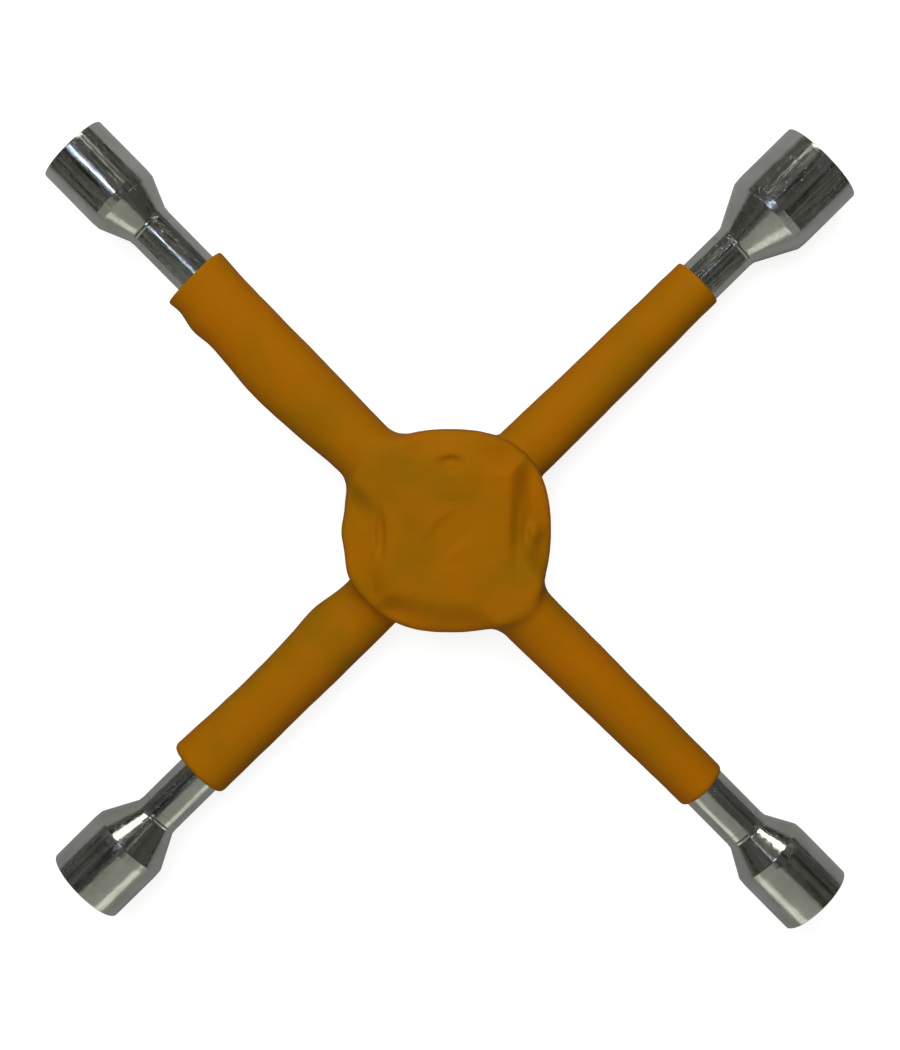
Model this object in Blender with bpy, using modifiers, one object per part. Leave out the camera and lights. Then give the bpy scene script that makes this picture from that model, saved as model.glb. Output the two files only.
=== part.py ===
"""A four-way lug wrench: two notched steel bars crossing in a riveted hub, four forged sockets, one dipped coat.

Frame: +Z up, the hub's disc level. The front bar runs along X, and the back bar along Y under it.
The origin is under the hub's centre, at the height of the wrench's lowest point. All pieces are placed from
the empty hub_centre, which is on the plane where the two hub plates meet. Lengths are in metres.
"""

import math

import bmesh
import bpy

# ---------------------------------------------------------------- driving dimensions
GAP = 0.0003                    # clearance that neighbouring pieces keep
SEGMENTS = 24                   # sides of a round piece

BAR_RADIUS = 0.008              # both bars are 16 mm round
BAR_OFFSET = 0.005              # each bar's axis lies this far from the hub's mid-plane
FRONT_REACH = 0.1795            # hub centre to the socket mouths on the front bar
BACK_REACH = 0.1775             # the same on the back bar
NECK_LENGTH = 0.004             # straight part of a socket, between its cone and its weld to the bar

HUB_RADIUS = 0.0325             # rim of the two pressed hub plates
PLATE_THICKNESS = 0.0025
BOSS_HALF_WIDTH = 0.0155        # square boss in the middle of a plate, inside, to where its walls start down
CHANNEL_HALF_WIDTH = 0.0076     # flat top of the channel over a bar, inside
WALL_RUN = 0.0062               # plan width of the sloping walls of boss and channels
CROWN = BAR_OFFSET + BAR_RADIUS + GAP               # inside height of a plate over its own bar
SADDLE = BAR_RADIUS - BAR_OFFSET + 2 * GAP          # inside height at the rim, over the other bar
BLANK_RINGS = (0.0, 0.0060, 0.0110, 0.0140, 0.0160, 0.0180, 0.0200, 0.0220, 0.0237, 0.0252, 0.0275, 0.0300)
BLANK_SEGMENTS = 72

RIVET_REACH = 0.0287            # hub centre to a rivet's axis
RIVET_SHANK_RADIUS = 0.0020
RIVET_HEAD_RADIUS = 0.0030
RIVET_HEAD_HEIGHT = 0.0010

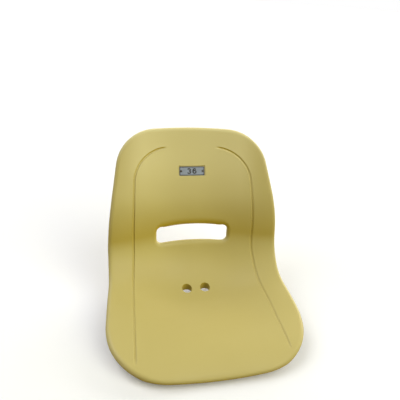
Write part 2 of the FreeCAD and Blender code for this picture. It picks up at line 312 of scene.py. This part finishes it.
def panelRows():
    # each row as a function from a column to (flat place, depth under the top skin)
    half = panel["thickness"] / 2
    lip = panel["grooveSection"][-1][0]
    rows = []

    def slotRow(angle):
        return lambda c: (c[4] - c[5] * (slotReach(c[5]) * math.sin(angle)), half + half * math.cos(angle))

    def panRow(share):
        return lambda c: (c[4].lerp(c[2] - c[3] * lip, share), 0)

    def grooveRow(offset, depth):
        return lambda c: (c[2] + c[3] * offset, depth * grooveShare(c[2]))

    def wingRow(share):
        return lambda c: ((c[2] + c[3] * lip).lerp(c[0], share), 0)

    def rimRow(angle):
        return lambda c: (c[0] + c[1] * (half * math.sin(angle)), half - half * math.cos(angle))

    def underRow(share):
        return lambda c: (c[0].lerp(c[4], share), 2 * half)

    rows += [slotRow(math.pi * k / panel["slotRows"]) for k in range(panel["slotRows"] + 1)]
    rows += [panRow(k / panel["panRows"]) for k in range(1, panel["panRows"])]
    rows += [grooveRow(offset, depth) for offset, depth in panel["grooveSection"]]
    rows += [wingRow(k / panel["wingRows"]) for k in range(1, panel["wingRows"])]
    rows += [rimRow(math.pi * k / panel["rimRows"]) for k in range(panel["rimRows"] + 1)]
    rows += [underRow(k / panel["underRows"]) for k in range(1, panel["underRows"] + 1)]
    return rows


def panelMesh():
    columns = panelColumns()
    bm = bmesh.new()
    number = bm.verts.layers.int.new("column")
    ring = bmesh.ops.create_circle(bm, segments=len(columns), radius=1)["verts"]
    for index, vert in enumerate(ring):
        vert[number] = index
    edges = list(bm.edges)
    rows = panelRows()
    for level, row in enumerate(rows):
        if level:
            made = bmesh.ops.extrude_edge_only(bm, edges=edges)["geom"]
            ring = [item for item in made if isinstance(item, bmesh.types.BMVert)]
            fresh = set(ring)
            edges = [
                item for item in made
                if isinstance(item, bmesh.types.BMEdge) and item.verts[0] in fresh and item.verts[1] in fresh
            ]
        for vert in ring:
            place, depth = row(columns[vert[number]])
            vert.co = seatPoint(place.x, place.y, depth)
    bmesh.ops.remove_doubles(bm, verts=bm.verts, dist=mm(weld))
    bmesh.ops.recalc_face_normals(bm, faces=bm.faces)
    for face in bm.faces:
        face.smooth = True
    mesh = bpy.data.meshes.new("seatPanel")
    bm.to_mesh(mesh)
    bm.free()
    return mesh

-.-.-

EXERCISE DIRECTIONS: Please output the exact lines of the records above, beginning with the first and stopping after the line that holds "SEGMENTS = 24", and nothing else.

CORRECT RESPONSE:
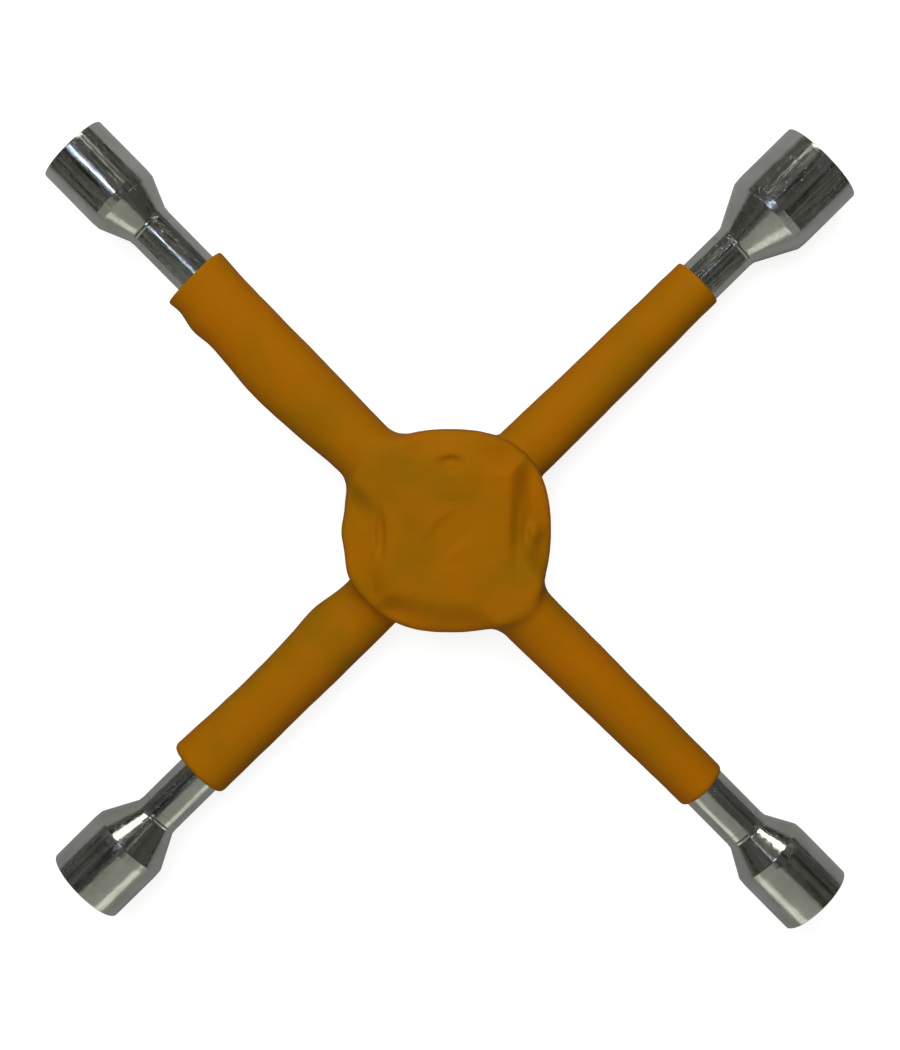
Model this object in Blender with bpy, using modifiers, one object per part. Leave out the camera and lights. Then give the bpy scene script that makes this picture from that model, saved as model.glb. Output the two files only.
=== part.py ===
"""A four-way lug wrench: two notched steel bars crossing in a riveted hub, four forged sockets, one dipped coat.

Frame: +Z up, the hub's disc level. The front bar runs along X, and the back bar along Y under it.
The origin is under the hub's centre, at the height of the wrench's lowest point. All pieces are placed from
the empty hub_centre, which is on the plane where the two hub plates meet. Lengths are in metres.
"""

import math

import bmesh
import bpy

# ---------------------------------------------------------------- driving dimensions
GAP = 0.0003                    # clearance that neighbouring pieces keep
SEGMENTS = 24                   # sides of a round piece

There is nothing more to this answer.